The team played its home games at Spartan Stadium in East Lansing, Michigan.

==Schedule==

| Date | Opponent | Site | Result | Attendance | Source |
| September 13 | at Illinois | Memorial Stadium; Champaign, IL; | L 17–20 | 46,377 |  |
| September 20 | at Oregon* | Autzen Stadium; Eugene, OR; | L 7–35 | 30,431 |  |
| September 27 | Western Michigan* | Spartan Stadium; East Lansing, MI; | W 33–7 | 75,123 |  |
| October 4 | No. 7 Notre Dame* | Spartan Stadium; East Lansing, MI (rivalry); | L 21–26 | 76,821 |  |
| October 11 | at Michigan | Michigan Stadium; Ann Arbor, MI (rivalry); | L 23–27 | 105,263 |  |
| October 18 | Wisconsin | Spartan Stadium; East Lansing, MI; | L 7–17 | 76,173 |  |
| October 25 | at Purdue | Ross–Ade Stadium; West Lafayette, IN; | L 25–36 | 69,231 |  |
| November 1 | No. 9 Ohio State | Spartan Stadium; East Lansing, MI; | L 16–48 | 77,153 |  |
| November 8 | Northwestern | Spartan Stadium; East Lansing, MI; | W 42–10 | 60,157 |  |
| November 15 | at Minnesota | Memorial Stadium; Minneapolis, MN; | W 30–12 | 30,329 |  |
| November 22 | Iowa | Spartan Stadium; East Lansing, MI; | L 0–41 | 55,123 |  |
*Non-conference game; Homecoming; Rankings from AP Poll released prior to the game;

==Game summaries==
===At Illinois===
On September 13, Michigan State lost to Illinois, 20–17, in Champaign, Illinois, to spoil Muddy Waters debut as the Spartans' head coach. Mike Bass kicked the game-winning field goal as time ran out.

===At Oregon===
On September 20, Michigan State lost to Oregon, 35–7, at Autzen Stadium in Eugene. After the game, Michigan State coach Muddy Waters said, "They just beat our face off."

===Western Michigan===
On September 27, Michigan State defeated Western Michigan, 33–7, before a crowd of 75,12 at Spartan Stadium in East Lansing. The victory was the first of the Muddy Waters era at Michigan State. The Spartans were assisted by five Western Michigan fumbles and two interceptions. The Spartans scored three touchdowns off Western Michigan turnovers. Michigan State tailback Tony Ellis scored three touchdowns. Morten Andersen kicked two field goals for the Spartans.

===Notre Dame===
On October 4, Michigan State lost to Notre Dame (ranked No. 7 in the AP Poll), 26–21. Notre Dame running back Phil Carter rushed for 254 yards in the game.

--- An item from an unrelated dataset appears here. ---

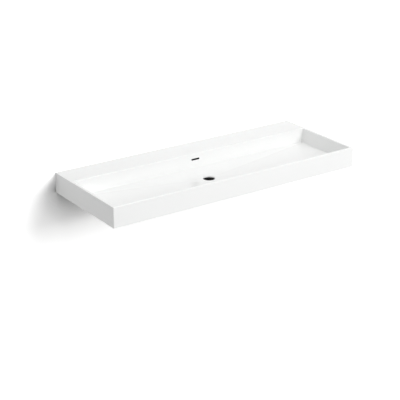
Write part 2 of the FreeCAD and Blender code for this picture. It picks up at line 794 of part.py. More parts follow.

Michigan State honored former head coach Duffy Daugherty at halftime.

===At Michigan===
On October 11, in the annual Michigan–Michigan State football rivalry game, Michigan State lost to Michigan, 27–23, before a crowd of 105,263 at Michigan Stadium in Ann Arbor. Michigan took an early 10–0 lead, but Michigan State rallied back, aided by three Morten Andersen field goals, including a 57-yard conversion that set a Michigan State record. In the third quarter, with the score tied 13-13, Michigan State was penalized for roughing the kicker on a field goal attempt The penalty gave Michigan a first down at the nine-yard line, and three plays later John Wangler threw a touchdown pass to Anthony Carter. Stan Edwards rushed for 139 yards for Michigan. Michigan scored its final touchdown on a pass from Wangler to Craig Dunaway. Michigan intercepted a pass in the final minute-and-a-half of the game to stop the Spartans' final drive.

===Wisconsin===
On October 18, Michigan State lost to Wisconsin, 17–7, at Spartan Stadium in East Lansing. Wisconsin fullback Dave Mohapp rushed for 138 yards and scored a touchdown. Wisconsin's second touchdown followed a fumbled punt that was recovered in the end zone by Mark Subach.

===At Purdue===
On October 25, Purdue defeated Michigan State, 36–25, in West Lafayette. Purdue quarterback completed 24 of 46 passes for 340 yards to break the NCAA career record for passing yardage. Hermann passed the prior record of 7,747 yards set by Jack Thompson from 1976 to 1978. Michigan State quarterback John Leister threw more passes (54) than Hermann, but completed only 18, had five interceptions, and lost a fumble. After the game, Michigan State coach Muddy Waters said, "John is pretty disgusted with himself."

===Ohio State===
On November 1, Ohio State (AP No. 9) defeated Michigan State, 48–16, in front of a crowd of 77,153 persons at Spartan Stadium in East Lansing. Ohio State tallied 603 total yards in the game, and the Buckeyes' 48 points was the most allowed by Michigan State since 1976.

===Northwestern===
On November 8, Michigan State defeated Northwestern, 42–10, before a crowd of 60,157 at Spartan Stadium in East Lansing. Michigan State tailback Steve Smith rushed for 229 yards and a school record with four touchdowns. The Spartans totaled 571 yards of total offense.

===At Minnesota===
On November 15, Michigan State defeated Minnesota, 30–12, before a crowd of 30,329 in Minneapolis. Michigan State quarterback John Leister passed for 209 yards and three touchdowns. Minnesota quarterback Tim Salem completed only 5 of 15 passes, threw two interceptions, and fumbled twice.

===Iowa===
On November 22, Iowa shut out Michigan State, 41–0, before a disappointed crowd of 55,123 fans at Spartan Stadium in East Lansing. After the game, Iowa coach Hayden Fry called it a "real fine victory," while Michigan State coach Muddy Waters said: "You saw it – rotten, lousy flat. It was about the worst game I ever saw. We were afraid it would happen, scared to death it would happen with an inexperienced team like we have."